Futuresource estimates that home consumer electronics of all kinds with built-in voice assistants shipped 119 million units worldwide in 2018. That’s expected to reach 504 million units by 2022, a compound annual growth rate of 43 percent.

While smart speakers may not be in a high school classroom for various good reasons, voice assistants are in every other part of a teen’s world. By 2022, they’re likely to be as much of a background expectation, as fast and pervasive internet access is today.

Not a straight line to the future

Taken together, just these three trends paint a different picture of what 2022’s incoming college freshman is likely to expect in tech, than just by focusing on what’s happening at the institution level.

Of course, a lot can upend even a three-year forecast.
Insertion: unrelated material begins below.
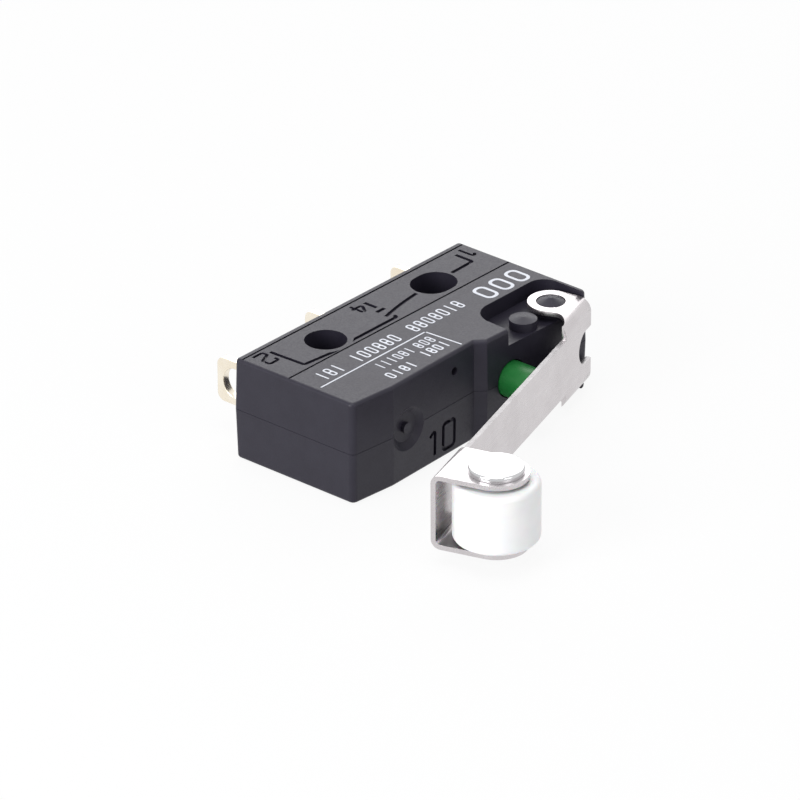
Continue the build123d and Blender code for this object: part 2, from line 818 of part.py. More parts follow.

All it might take for wearables would be a major, health data-related privacy breach. It’s also not possible to predict a truly dramatic technology leap that could knock everything sideways, either by itself or in combination with a second new development, such as how smartphones and broadband internet intersected a decade ago.

But it’s instructive to focus less on the technology and where it’s used, and more on the individual that’s using tech across environments. Over the next three years, that average 15-year-old may know extended reality as a primarily social or group activity, will have less classroom exposure to Apple products, and be ready to accept smart speakers with their voice assistants as a transitional step to full virtual assistants.

And if you’re still wondering about our robot overlords and where they fit in—well, what do you think the current K-12 boom in coding is for?